The ad is, as nearly every commercial during his successful primary campaign was, heavy on McCain's personal resume -- particularly his captivity and torture in Vietnam.

It begins with a startling contrast between the "Summer of Love" and Woodstock and McCain's own "love of country" as demonstrated by his five years as a prisoner of war.

"Before party, polls and self, America," intones the ad's narrator before reciting a litany of reforms -- campaign finance, military -- that McCain instituted once he came to Congress in the mid 1980s. "He took on presidents, partisans and popular opinion," says the ad's narrator.

His biography dispensed, the meat of the ad emerges: a critique of Obama's message of hope.

"McCain doesn't always tell us what we hope to hear," the narrator says. (Italics added by The Fix.) "Beautiful words cannot make our lives better but a man who has always put his country and her people before self, before politics, can."

And, just in case you missed the message, (and, to be honest, how could you) the ad ends: "Don't hope for a better life, vote for one."

The McCain campaign is playing a dangerous but necessary game here. Poking holes in the idea of "hope" was tried -- unsuccessfully -- by Hillary Rodham Clinton in the primary.

Time and time again, the New York senator sought to make the case that while Obama talked a good game, that flowery rhetoric alone would not bring about the change needed for the country. And, time and time again, Obama pointed to his accomplishments in the state senate and decried Clinton's "old" attack politics.

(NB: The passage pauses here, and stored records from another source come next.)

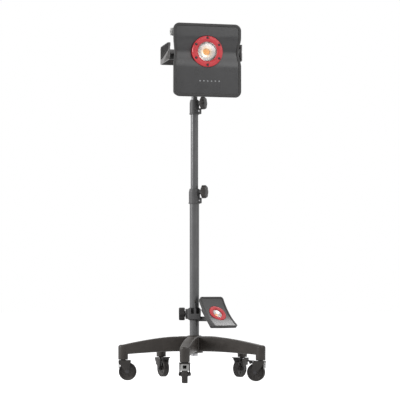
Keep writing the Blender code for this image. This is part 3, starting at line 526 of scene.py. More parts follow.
def coated(name, colour, roughness, metallic=0.0, grain=(1400.0, 0.12), clouds=0.12, spread=0.05,
           wear=(0.0, 0.001), wear_colour=(0.30, 0.29, 0.28), dust=0.0, streaks=None, coat=0.0):
    """A plastic, rubber or painted finish: cloudy colour, grain, rubbed edges and dust."""
    material, tree, shader = shader_of(name)
    texture = placed_group(tree, "moulded_grain", Scale=grain[0])
    shade = texture["Clouds"]
    height = texture["Height"]
    if streaks:
        height = noise(tree, grain[0], 2.0, streaks)
        shade = sums(tree, "MULTIPLY", ranged(tree, height, 0.3, 0.7, 0.6, 1.0), shade)
    low = [c * (1 - clouds) for c in colour]
    high = [min(1, c * (1 + clouds)) for c in colour]
    result = mixed(tree, shade, (*low, 1), (*high, 1))
    rough = ranged(tree, shade, 0.0, 1.0, roughness - spread, roughness + spread)
    if wear[0]:
        mask = placed_group(tree, "rubbed_edges", Amount=wear[0], Radius=wear[1])["Mask"]
        result = mixed(tree, mask, result, (*wear_colour, 1))
    if dust:
        mask = placed_group(tree, "settled_dust", Amount=dust)["Mask"]
        result = mixed(tree, mask, result, DUST_COLOUR)
        rough = sums(tree, "ADD", rough, sums(tree, "MULTIPLY", mask, DUST_ROUGHNESS))
    bump = tree.nodes.new("ShaderNodeBump")
    bump.inputs["Strength"].default_value = grain[1]
    bump.inputs["Distance"].default_value = BUMP_DISTANCE
    tree.links.new(height, bump.inputs["Height"])
    tree.links.new(result, shader.inputs["Base Color"])
    tree.links.new(rough, shader.inputs["Roughness"])
    tree.links.new(bump.outputs["Normal"], shader.inputs["Normal"])
    shader.inputs["Metallic"].default_value = metallic
    shader.inputs["Specular IOR Level"].default_value = SPECULAR
    shader.inputs["Coat Weight"].default_value = coat
    shader.inputs["Coat Roughness"].default_value = COAT_ROUGHNESS
    return material


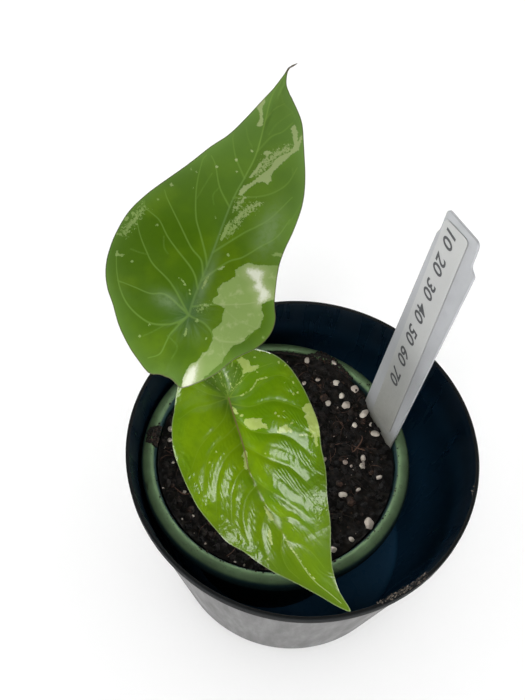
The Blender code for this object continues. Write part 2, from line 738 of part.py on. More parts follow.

Expect more of the same from Obama in the general election. After all, why mess with success?

McCain's campaign knows, on the other hand, that if Obama is allowed to be the candidate of voters' hopes and dream, the Arizona Republican will almost certainly come up on the short end in November. McCain must make Obama's message of hope look hollow -- an attempt to talk his way out of problems rather than make hard decisions and govern the country out of its current morass.

This ad -- which is running in Colorado, Iowa, Michigan, Missouri, New Hampshire, New Mexico, Nevada, Ohio, Pennsylvania, Virginia and Wisconsin -- is the start of an extended campaign to redefine hope. Whether it works will be central to McCain's chances in November.